Sunday, February 9, 2014

Language Functionality

I like to think of myself as adaptable. Having said that, I've been living in the Java stack for quite some time & am perhaps too comfortable in a strictly OO world.

To prove adaptability in the extreme, I've taken to a functional bent with my programming. If you don't know why anyone would deviate to functional, some light reading might help:
I decided to implement a problem in several languages that I am only now learning to use in a serious sense, each with some level of functionalism (picked at random):
  • Java 8 (beta)
  • Java with Guava
  • Scala
  • Ruby
  • Groovy
  • Python
I don't want to get into the nitty-gritty of comparing the languages, as such, because that's not the point, except to say that Java is not functional, & therefore adding the Guava libraries to it doesn't make it so.

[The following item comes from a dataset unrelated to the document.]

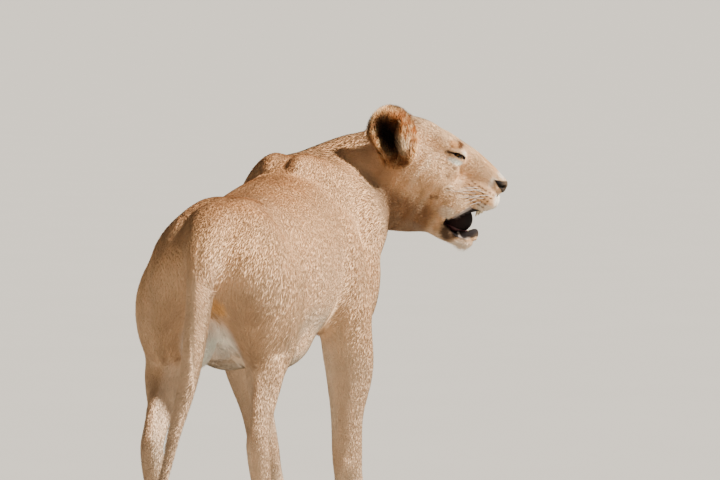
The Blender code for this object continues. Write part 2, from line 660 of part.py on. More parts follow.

I started each dev task with a perusal of simple tutorials to orient myself in the language. In the case of Scala, that was already aimed at Java devs (thankfully), & in the case of Ruby & Groovy, I left off the Rails/Grails bits for later.

I kept thinking "Oh, this language's approach is like that language except for ..." & then it dawned on me that each of the languages actually had their own distinct (if only slightly different) approach to doing exactly the same thing.
It got to a point of being annoying. I could take the structure of a Scala class & turn it into a Ruby class, & there would be line equivalences in almost all cases - but each line would be different. The symbols for making lists or maps or key-value pairs would have to change, the names of simple methods would change (key?, containsKey, etc), to the point where a cursory examination would elicit the question "How are these languages different?", yet a thorough examination would rather ask "WHY are these languages different??"

My answer? I don't know. I honestly don't. It's easy enough for a proficient professional to learn one of these languages quite quickly given another, but what do they gain in doing so? Most of the list have been ported to the major operating systems (with varying degrees of usefulness).
I even managed to get some joy out of developing my solutions from within the one IDE (eclipse with a lot of plugins, coercion & stress - & some loss of functionality).

But then, haven't we already gone through this - if you take C++ & Java, you can look at the implementation of methods & see strong correlations (fundamentally procedural), but the structure of a solution will likely vary because of specific things you can & can't do in their object-orientedness - inheritance being a classic difference.

My point? We keep trying to reinvent the wheel by using different materials to create smoothness or hardness or roundness, but it's still a wheel, & it's well past time we got on with inventing hover boots.